Похождения Стахия | страница 64



Конечно, похожа! Особенно та, уже взрослая Прасковьюшка, какой он видел ее в последний раз на ассамблее у Меншикова, в Москве, в его новом доме у Поганых прудов, от которых, несмотря на закрытые окна, тянуло нестерпимой вонью. Прасковья забавно морщила нос, то и дело поднося к нему платок. Кокетливо охорашивала венгерское платье алого бархата, отороченное соболями. Точно такое он подарил Густе, когда поднялся на гору. Хороша была в тот вечер Прасковья и счастлива. Как же он не заметил ее особого, сердечного расположения к Мамонову, с которым она тогда неприлично много танцевала?..

Петр постарался представить Мамонова – лицо не давалось, фигуру же увидел отчетливо: высокая, стройная, сильная, с гордой осанкой.

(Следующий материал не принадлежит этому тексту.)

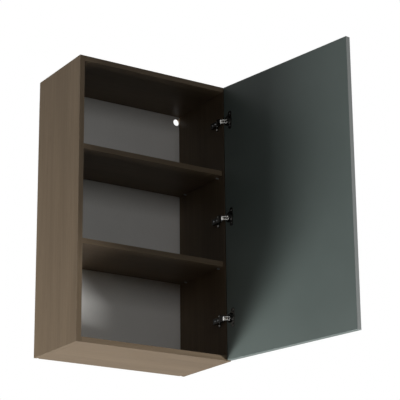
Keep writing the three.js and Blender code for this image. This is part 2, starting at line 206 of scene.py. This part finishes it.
GRAIN_PALE = (0.213, 0.156, 0.100)
GRAIN_DEEP = (0.146, 0.104, 0.063)
PORE_BROWN = (0.085, 0.058, 0.037)
RUBBED_BROWN = (0.34, 0.27, 0.20)
CHIP_PALE = (0.46, 0.34, 0.21)
CHIP_DEEP = (0.26, 0.17, 0.09)
BAND_THICK = 0.0008  # the edge band, behind the front edge
GLUE_HALF = 0.00025  # half the width of its glue line
ARRIS = 0.0006  # width of the rubbed corners
GRAIN_DEPTH = 0.00008
BOARD_EDGE = 0.0005  # rounding of a board's sharp edges
SHARPEST = math.radians(40)  # corners sharper than this are rounded


def laminate(name, grain, low, high, seed):
    """Wood-grain laminate on one board. Broad tone bands, long streaks and short dark pores
    are noise drawn out along the grain axis. A thin line marks the banded front edge, and
    faces that look to the rear show chipboard."""
    finish = Finish(name, Specular_IOR_Level=0.22)
    place = finish.place(about=(0.37 * seed, 0.21 * seed, 0.53 * seed))
    x, y, z = finish.place().axes()
    along = "xyz".index(grain)

    def drawn(across, lengthwise):
        scales = [across] * 3
        scales[along] = lengthwise
        return place.stretched(*scales)

    bands = drawn(9.0, 0.9).noise(1.0, 2.0, 0.5, 0.6)
    streaks = drawn(150.0, 3.2).noise(1.0, 5.0, 0.62, 0.25)
    pores = drawn(620.0, 16.0).noise(1.0, 2.0, 0.5).step(0.60, 0.72)
    clusters = drawn(22.0, 5.0).noise(1.0, 2.0, 0.5).step(0.35, 0.7)
    tone = (bands * 0.55 + streaks * 0.75 - 0.15).math("MINIMUM", 1.0)
    colour = tone.step(0.25, 0.85).mix(GRAIN_DEEP, GRAIN_PALE)
    colour = (pores * clusters * 0.55).mix(colour, PORE_BROWN)

    # The edge band's glue line, just behind the front edge, and the rubbed arris.
    seam = abs(y - (low.y + BAND_THICK)).step(GLUE_HALF, GLUE_HALF / 2)
    facing_front = abs(finish.facing().axes()[1]).step(0.6, 0.4)
    colour = (seam * facing_front * 0.55).mix(colour, PORE_BROWN)
    middle = (low + high) / 2
    reach = [
        (high[axis] - low[axis]) / 2 - abs(value - middle[axis])
        for axis, value in enumerate((x, y, z))
    ]
    nearest = [part.step(ARRIS * 1.6, ARRIS * 0.4) for part in reach]
    corners = nearest[0] * nearest[1] + nearest[1] * nearest[2] + nearest[0] * nearest[2]
    rubbed = corners.math("MINIMUM", 1.0) * place.noise(35.0, 4.0, 0.6).step(0.40, 0.62)
    colour = (rubbed * 0.35).mix(colour, RUBBED_BROWN)

    # Raw chipboard where the board looks to the rear.
    rear = finish.facing().axes()[1].step(0.5, 0.7)
    flakes = {"Vector": place.stretched(1.0, 1.0, 2.2), "Scale": 420.0}
    chips = place.node("ShaderNodeTexVoronoi", None, flakes, "Color").axes()[0]
    dust = place.noise(900.0, 2.0, 0.6)
    core = (chips * 0.7 + dust * 0.4 - 0.05).mix(CHIP_DEEP, CHIP_PALE)
    colour = rear.mix(colour, core)

    smears = place.noise(6.0, 4.0, 0.6)
    rough = streaks * 0.10 + smears * 0.10 + pores * 0.10 + rear * 0.3 + 0.36
    finish.wear(Base_Color=colour, Roughness=rough)
    height = streaks * 0.35 - pores * 0.6 - seam * facing_front * 0.8 + rear * chips * 1.5
    finish.relief(height, GRAIN_DEPTH)
    return finish.material


def dress(name, material, edge):
    """Gives a frame node its material, and rounds its sharp edges by that much."""
    node = nodes[name]
    node.data.materials.clear()
    node.data.materials.append(material)
    weld = node.modifiers.new("weld", "WELD")
    weld.merge_threshold = 1e-5
    bevel = node.modifiers.new("edges", "BEVEL")
    bevel.width = edge
    bevel.segments = 2
    bevel.limit_method = "ANGLE"
    bevel.angle_limit = SHARPEST


for seed, name in enumerate(("side_panel_left", "side_panel_right")):
    dress(name, laminate(name + "_laminate", "z", *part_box(name), 1 + seed), BOARD_EDGE)

# ---------------------------------------------------------------------------------------
# Top and bottom panels: the same laminated board, cut to fit between the sides, with the
# grain running across. Cam locks pull each end tight against its side panel.
# ---------------------------------------------------------------------------------------
for seed, name in enumerate(("top_panel", "bottom_panel")):
    dress(name, laminate(name + "_laminate", "x", *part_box(name), 5 + seed), BOARD_EDGE)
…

Ивана Дмитриева-Мамонова он знал как человека храбрости отменной. Произвел в майоры, был уверен в его преданности, а потому в ухаживании за Прасковьей увидел только почтение к царской семье. Не внял предупреждению Меншикова. Тот сказал со смешком:

– Не правда ли, майн герц, пара хоть куда?

Возразил резко:

– Не по Сеньке шапка.

Черт бы побрал обычай выдавать царевен обязательно за принцев крови! А кого он сам, царь, смог сосватать Прасковьюшке? Плюгавого, прыщеватого герцога Мекленбургского? Леопольд, слава богу, неожиданно для всех и на горе себе выбрал не прелестную смуглянку Прасковью, а менее пригожую Екатерину. При дворе потом смеялись, что младшая царевна забавно мистифицировала герцога, засунула за щеку волошский орех, изображая флюс, и герцог предпочел белозубую Екатерину. А у той после рождения дочери зубы изрядно попортились, да и характер тоже. Так Леопольду и надо – не выбирал бы жен, как лошадей.

Со следующим сватовством тоже ничего не вышло. Он сам ездил в Измайлово, уговаривал, грозил. Прасковья на уговоры отвечала: «Не пойду замуж без сердечного влечения», – а угроз не побоялась: монастырь, так монастырь – не она первая, не она последняя. Да и не существовало, видно, силы, способной напугать, переневолить девушку, что, словно собаку, водила на поводке огромную рысь.

Любил он свою младшую племянницу, знал чуть ли не с самого ее рождения.

– Государь-дяденька, – лепетала она лет в пять, – ты знаешь, все люди-то похожи на зверей: кормилица на козу, матушка на лисицу, ты на кота…

– А ты? – Он, смеясь, подхватил ее на руки, – А ты на кого, лапушка?

– Я птаха серая, – серьезно сказала девочка.

И стала она для него Птахой серой. Хотя и выросла в красивую, умную, образованную девушку, было в ней что-то действительно от скромной птахи: неброскость, ненавязчивость, грустная нежность.